On the eve of the meeting, advisers and analysts predicted that the security council would become the setting for a decisive battle between hawks and doves in Mr. Yeltsin's entourage.
"The options are the military way or political negotiations," Emil Pain, a presidential adviser, told last night's news program "Itogi." "And everybody understands that what's done must be done as quickly as possible."
Mr. Pain said he had been told that Mr. Dudayev was willing to resume peace talks with Moscow, but it was not clear on what terms.
Sergei Kovalyov, head of the State Duma's human rights committee, urged the immediate resumption of talks. "The time has come for a cardinal decision," he said in a message to Mr. Yeltsin carried by the Itar-Tass news agency. "There is still a choice. . . . The possibility of this choice will not come again."
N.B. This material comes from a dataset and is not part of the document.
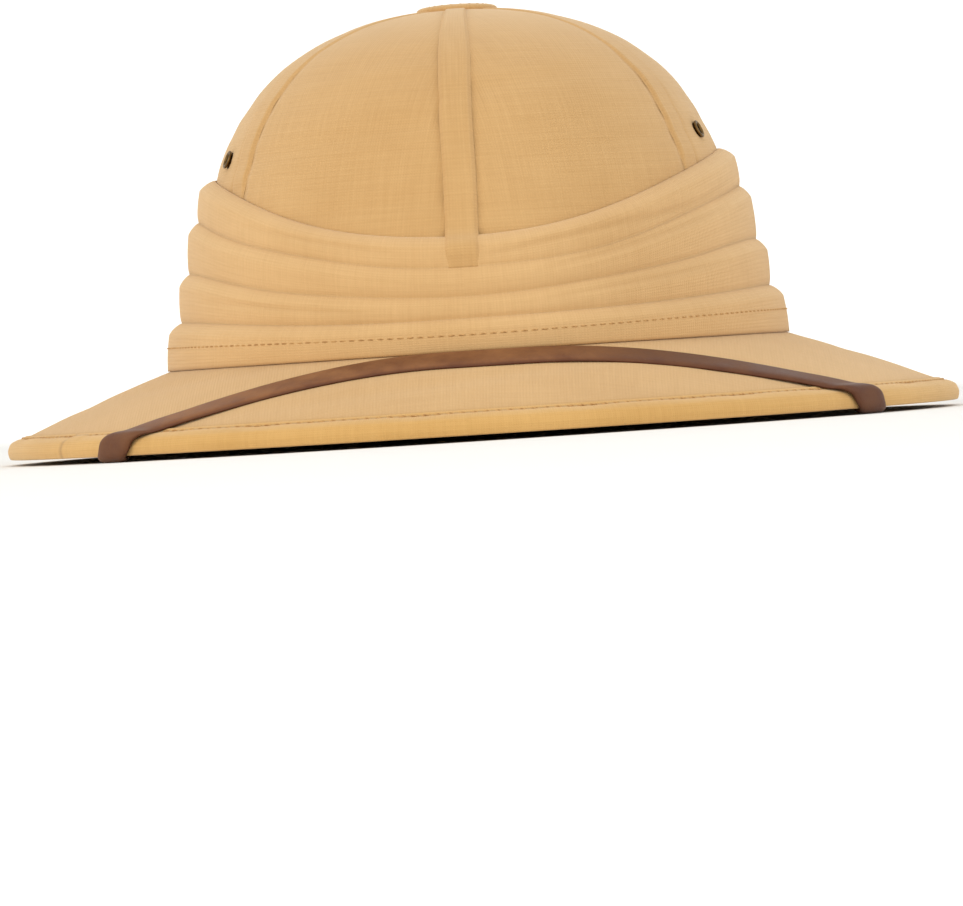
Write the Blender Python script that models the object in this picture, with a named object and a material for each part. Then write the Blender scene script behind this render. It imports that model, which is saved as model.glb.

Other sources said the Russian military would propose today that special forces be given the go-ahead to storm Grozny, usually a city of 400,000 but now largely deserted except for Chechen fighters and residents with nowhere to flee.
Vice Premier Nikolai Yegorov warned Saturday that if Mr. Dudayev did not give in soon, "An armed operation will be launched in the coming days to place Grozny under the control of the federal authority."
But Mr. Pain said that, "Grozny cannot be taken without great bloodshed. And what does great bloodshed mean for the country? It means a sharp change in the people's attitude toward the conflict, and in international public opinion as well, and it could lead to a conflict within the government that would lead to general political chaos."
Disapproval of the incursion into Chechnya has spread across the political spectrum and cost Mr. Yeltsin many of his close allies, although it has brought no mass protests. Reactions from Western governments remained muted.